The code change itself was small, I added a loader in main.py that looks for a dotfile .share-my-repo-config.toml, tries Python 3.11’s tomllib and falls back to tomli on older Pythons, and applies values from the file as defaults while still letting any command-line option override them. That “flags always win” precedence was the most important bit as the program only applies a config setting when the corresponding CLI argument is still at its default.

Issue I raised: issue-8
PR I made: PR

While working on the code I ran into a few problems, partly because I’m still getting comfortable with Python and hadn’t used it much before. It took me a while to understand the project flow, but once I did the code became easier to follow than the C++ I’ve used in my rep. Python made the implementation shorter and more readable, which was a big help. Implementing the TOML support itself was a great learning moment as TOML was new to me, so I had to do some research to figure out the best parser to use and how to integrate it cleanly.

Also, a part of the collaboration plan was that another student would also contribute changes back to my repository, but as of writing this that hasn’t happened yet. Still, I really like the TOML-config feature I implemented, it’s small but genuinely useful, and I’ve been thinking about bringing a version of it into my own C++ project. In C++, that would mean adding a TOML parsing library (for example, toml++) and extending the CLI initialization so that default options can come from a .repository-context-packager.toml file. Just like in Python, command-line arguments would always take precedence over config values. For now, I’m happy to take the next step and integrate the feature into my own repo.
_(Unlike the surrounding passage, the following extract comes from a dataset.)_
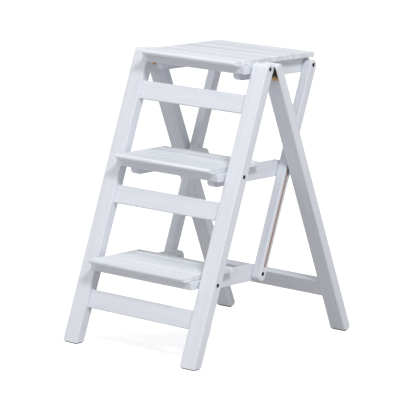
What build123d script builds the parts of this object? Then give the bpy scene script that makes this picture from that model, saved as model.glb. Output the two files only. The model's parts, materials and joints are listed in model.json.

Another thing I wanted to mention is how much better I've gotten at Git in the last few weeks. I used to feel uncertain a lot, but this course and working on features made me feel better. Every step began to make sense: when to start a feature branch, why small, focused commits are useful, and how pushing to a fork lets you safely share work without affecting the original repo. And beyond the commands, I feel like the biggest change is my confidence. What used to be confusing now feels like a routine: create a branch for each feature, make incremental commits, push to a fork, and open a Draft PR for early feedback. I’m genuinely excited to keep contributing and become a productive member of an open-source community.